Election Chronicles > Tidbits > 1949 - HaLochamim

1949 - HaLochamim

 1949 - Reshimat HaLochamim (The Fighters' List)

​As the first elections approached, several members of the Lehi underground movement formed a party called the Fighters' List. The elections were about to determine the character of the State of Israel, following the passing of the UN Partition Plan of November 29, 1947 and the subsequent Declaration of Independence on May 14, 1948. The UN Partition Plan was a painful compromise, which the right-wing vehemently opposed. The notion of a Jewish state that would occupy only part of the historical land of Israel – and involved giving up Judea, Samaria, most of the Galilee and the east bank of the Jordan -- was anathema to the right, especially the Lehi. Moreover, the Partition Plan proposed that Jerusalem be an international city, not under Israeli sovereignty.
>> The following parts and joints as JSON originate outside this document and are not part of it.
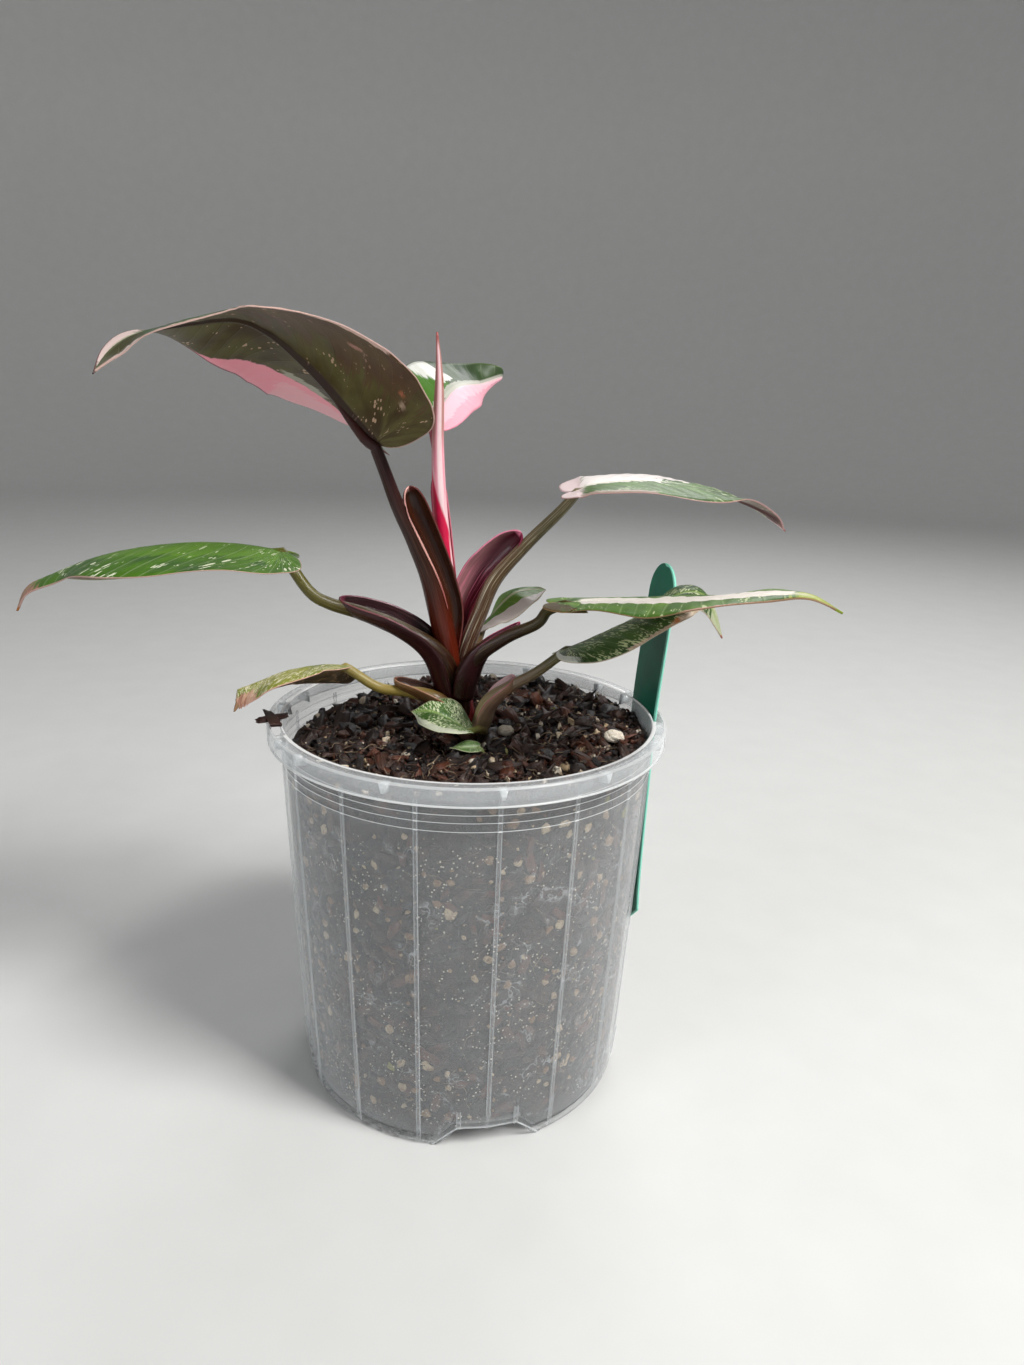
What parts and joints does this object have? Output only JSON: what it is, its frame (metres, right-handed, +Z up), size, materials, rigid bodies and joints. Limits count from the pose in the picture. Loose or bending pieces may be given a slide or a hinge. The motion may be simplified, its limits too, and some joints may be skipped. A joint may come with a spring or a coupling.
{
  "type": "pink princess philodendron in a nursery pot",
  "caption": "Young pink princess philodendron with marbled green, cream and pink leaves on dark maroon stalks, in a clear nursery pot of bark mix with a green label.",
  "frame": {"origin": "centre of the pot's underside, on the surface that it stands on", "axes": "+Z up; -Y to the front, where the two smallest leaves are; +X to the side where the label stands"},
  "size_m": [0.2204, 0.1276, 0.2278],
  "materials": {
    "clear_plastic": "translucent, faintly hazed, moulded polypropylene",
    "label_plastic": "satin dark green sheet with paler cut edges",
    "soil": "loose dark potting mix with bark chips, fibres and grit",
    "bark": "rough red-brown bark",
    "perlite": "rough, chalky, cream white",
    "stalk": "smooth, glossy, dark maroon brown with magenta edges",
    "leaf_green": "waxy green with pale flecks, cream patches and pinkish rims",
    "leaf_pink": "waxy, half pink and half green or cream",
    "leaf_underside": "satin olive bronze with beige and pink flecks and a pink strip"
  },
  "bodies": {
    "root": {"pot": "clear_plastic", "crown_stem": "stalk", "leaf_old_left": "leaf_green", "leaf_low_right": "leaf_green", "leaf_right_front": "leaf_green", "leaf_left": "leaf_green", "leaf_upper_right": "leaf_green", "leaf_back": "leaf_pink", "leaf_back_right": "leaf_green", "leaf_top_left": "leaf_underside", "leaf_small_round": "leaf_green", "leaf_smallest": "leaf_green", "new_leaf_rolled": "leaf_pink", "soil": "soil", "perlite_lump_right": "perlite", "perlite_lump_middle": "perlite", "plant_label": "label_plastic", "bark_chip_on_rim": "bark"}
  },
  "joints": []
}
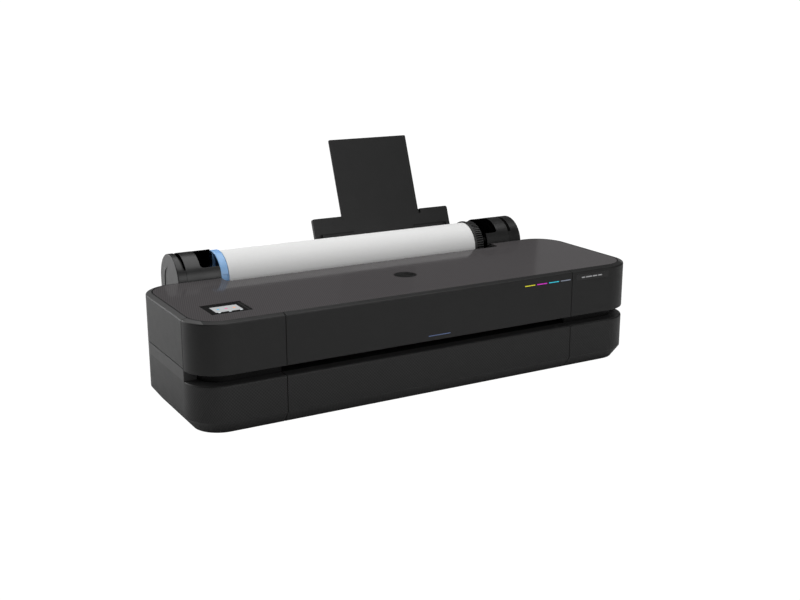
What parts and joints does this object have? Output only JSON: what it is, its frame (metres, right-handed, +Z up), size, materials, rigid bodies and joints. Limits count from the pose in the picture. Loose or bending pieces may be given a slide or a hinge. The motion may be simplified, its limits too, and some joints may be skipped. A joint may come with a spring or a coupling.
{
  "type": "large format plotter",
  "caption": "Desktop roll-fed inkjet plotter: a long low body, a display in its top, a paper roll in cradles behind and an extending sheet tray.",
  "frame": {"origin": "on the floor, on the middle foot, under the centre of the main body", "axes": "+Z up, the front faces -Y, +X along the roll to the right seen from the front"},
  "size_m": [1.009, 0.5444, 0.4516],
  "materials": {
    "shell_black": "fine-grained matte black moulded plastic",
    "cover_textured": "satin charcoal plastic with a fine dot texture",
    "gloss_black": "gloss black plastic",
    "screen": "lit pale screen behind glass",
    "paper": "smooth matte white paper",
    "card": "brown paperboard tube",
    "blue": "translucent blue moulded plastic",
    "steel": "zinc-plated sheet steel",
    "chrome": "ground steel shaft",
    "rubber": "black rubber",
    "grit": "dark grey grit-coated shaft",
    "white_gear": "off-white acetal",
    "grey_plastic": "dark grey moulded plastic",
    "pcb": "green circuit board",
    "ink_yellow": "yellow ink cartridge",
    "ink_magenta": "magenta ink cartridge",
    "ink_cyan": "cyan ink cartridge",
    "ink_black": "black ink cartridge",
    "clear_tube": "translucent polymer tube"
  },
  "bodies": {
    "chassis": {"base_pan": "steel", "rubber_feet": "rubber", "lower_left_cover": "shell_black", "lower_front_panel": "shell_black", "lower_right_cover": "shell_black", "slot_liners": "gloss_black", "upper_left_cover": "shell_black", "upper_right_cover": "shell_black", "left_side_panel": "shell_black", "right_side_panel": "shell_black", "rear_panel": "shell_black", "top_cover": "cover_textured", "rear_housing": "shell_black", "display_bezel": "gloss_black", "display_screen": "screen", "rear_sockets": "gloss_black", "roll_housing_left": "shell_black", "roll_housing_right": "shell_black", "roll_cap_left": "shell_black", "roll_cap_right": "shell_black", "tray_panel": "shell_black", "print_frame": "steel", "carriage_beam": "steel", "carriage_rod": "chrome", "carriage_belt": "rubber", "carriage_motor": "steel", "paper_guide": "grey_plastic", "feed_motor": "steel", "platen": "grey_plastic", "ink_bay": "grey_plastic", "service_station": "grey_plastic", "mainboard": "pcb", "power_supply": "steel", "ink_tubes": "clear_tube", "cover_screws": "steel"},
    "door": {"front_door": "shell_black"},
    "spindle_bearings": {"spindle_bearings": "grey_plastic"},
    "roll": {"spindle_shaft": "steel", "roll_core": "card", "paper_roll": "paper", "collar_left": "blue", "flange_right": "gloss_black"},
    "extension": {"tray_extension": "shell_black"},
    "guide_left": {"sheet_guide_left": "gloss_black"},
    "guide_right": {"sheet_guide_right": "gloss_black"},
    "carriage": {"carriage": "grey_plastic", "printhead": "gloss_black"},
    "drive_pulley": {"drive_pulley": "white_gear"},
    "idler_pulley": {"idler_pulley": "white_gear"},
    "feed_roller": {"feed_roller": "grit"},
    "idler_gear": {"idler_gear": "white_gear"},
    "exit_roller": {"exit_roller": "rubber"},
    "feed_pinion": {"feed_pinion": "white_gear"},
    "pinch_rollers": {"pinch_rollers": "rubber"},
    "cutter": {"cutter_carriage": "grey_plastic"},
    "power_button": {"power_button": "grey_plastic"},
    "cartridge_yellow": {"cartridge_yellow": "ink_yellow"},
    "cartridge_magenta": {"cartridge_magenta": "ink_magenta"},
    "cartridge_cyan": {"cartridge_cyan": "ink_cyan"},
    "cartridge_black": {"cartridge_black": "ink_black"}
  },
  "joints": [
    {"name": "door_hinge", "type": "hinge", "parent": "chassis", "child": "door", "pos_m": [0, -0.1574, 0.1204], "axis": [1, 0, 0], "range_deg": [0, 80]},
    {"name": "spindle_lift", "type": "slide", "parent": "chassis", "child": "spindle_bearings", "axis": [0, 0, 1], "range_m": [0, 0.13]},
    {"name": "roll_spin", "type": "hinge", "parent": "spindle_bearings", "child": "roll", "pos_m": [0, 0.2193, 0.205], "axis": [1, 0, 0], "continuous": true},
    {"name": "extension_slide", "type": "slide", "parent": "chassis", "child": "extension", "axis": [0, -0.3453, -0.9385], "range_m": [0, 0.128]},
    {"name": "guide_left_slide", "type": "slide", "parent": "chassis", "child": "guide_left", "axis": [1, 0, 0], "range_m": [0, 0.078]},
    {"name": "guide_right_slide", "type": "slide", "parent": "chassis", "child": "guide_right", "axis": [-1, 0, 0], "range_m": [0, 0.078]},
    {"name": "carriage_slide", "type": "slide", "parent": "chassis", "child": "carriage", "axis": [-1, 0, 0], "range_m": [0, 0.72]},
    {"name": "drive_pulley_spin", "type": "hinge", "parent": "chassis", "child": "drive_pulley", "pos_m": [0.44, 0.05, 0.15], "axis": [0, 1, 0], "range_deg": [-5170, 5170]},
    {"name": "idler_pulley_spin", "type": "hinge", "parent": "chassis", "child": "idler_pulley", "pos_m": [-0.44, 0.05, 0.15], "axis": [0, 1, 0], "range_deg": [-5170, 5170]},
    {"name": "feed_spin", "type": "hinge", "parent": "chassis", "child": "feed_roller", "pos_m": [0, 0.025, 0.097], "axis": [1, 0, 0], "continuous": true},
    {"name": "idler_spin", "type": "hinge", "parent": "chassis", "child": "idler_gear", "pos_m": [0, -0.0265, 0.097], "axis": [1, 0, 0], "continuous": true},
    {"name": "exit_spin", "type": "hinge", "parent": "chassis", "child": "exit_roller", "pos_m": [0, -0.072, 0.097], "axis": [1, 0, 0], "continuous": true},
    {"name": "pinion_spin", "type": "hinge", "parent": "chassis", "child": "feed_pinion", "pos_m": [0, 0.057, 0.097], "axis": [1, 0, 0], "continuous": true},
    {"name": "pinch_spin", "type": "hinge", "parent": "chassis", "child": "pinch_rollers", "pos_m": [0, 0.025, 0.1143], "axis": [1, 0, 0], "continuous": true},
    {"name": "cutter_slide", "type": "slide", "parent": "chassis", "child": "cutter", "axis": [1, 0, 0], "range_m": [0, 0.694]},
    {"name": "power_button_press", "type": "slide", "parent": "chassis", "child": "power_button", "axis": [0, -1, 0], "range_m": [0, 0.0015], "stiffness_N_per_m": 600},
    {"name": "cartridge_yellow_press", "type": "slide", "parent": "chassis", "child": "cartridge_yellow", "axis": [0, 1, 0], "range_m": [0, 0.003], "stiffness_N_per_m": 800},
    {"name": "cartridge_magenta_press", "type": "slide", "parent": "chassis", "child": "cartridge_magenta", "axis": [0, 1, 0], "range_m": [0, 0.003], "stiffness_N_per_m": 800},
    {"name": "cartridge_cyan_press", "type": "slide", "parent": "chassis", "child": "cartridge_cyan", "axis": [0, 1, 0], "range_m": [0, 0.003], "stiffness_N_per_m": 800},
    {"name": "cartridge_black_press", "type": "slide", "parent": "chassis", "child": "cartridge_black", "axis": [0, 1, 0], "range_m": [0, 0.003], "stiffness_N_per_m": 800}
  ],
  "couplings": [
    {"joint": "guide_right_slide", "follows": "guide_left_slide", "ratio": 1},
    {"joint": "drive_pulley_spin", "follows": "carriage_slide", "rad_per_m": -125},
    {"joint": "idler_pulley_spin", "follows": "carriage_slide", "rad_per_m": -125},
    {"joint": "idler_spin", "follows": "feed_spin", "ratio": -0.87273},
    {"joint": "exit_spin", "follows": "feed_spin", "ratio": 1.3333},
    {"joint": "pinion_spin", "follows": "feed_spin", "ratio": -3},
    {"joint": "pinch_spin", "follows": "feed_spin", "ratio": -2.4}
  ]
}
The Lehi actively opposed the Partition Plan and its implications, even resorting to violence, such as the assassination of UN emissary, Swedish Count Folke Bernadotte in September 1948.


The election propaganda of the Fighters' List focused on voters in Jerusalem, calling on them for support in achieving the following: Jerusalem as the capital of Israel, a free, whole and prosperous homeland, and also "death to the foreign opponents of independence" and "the determination of political realities by arms."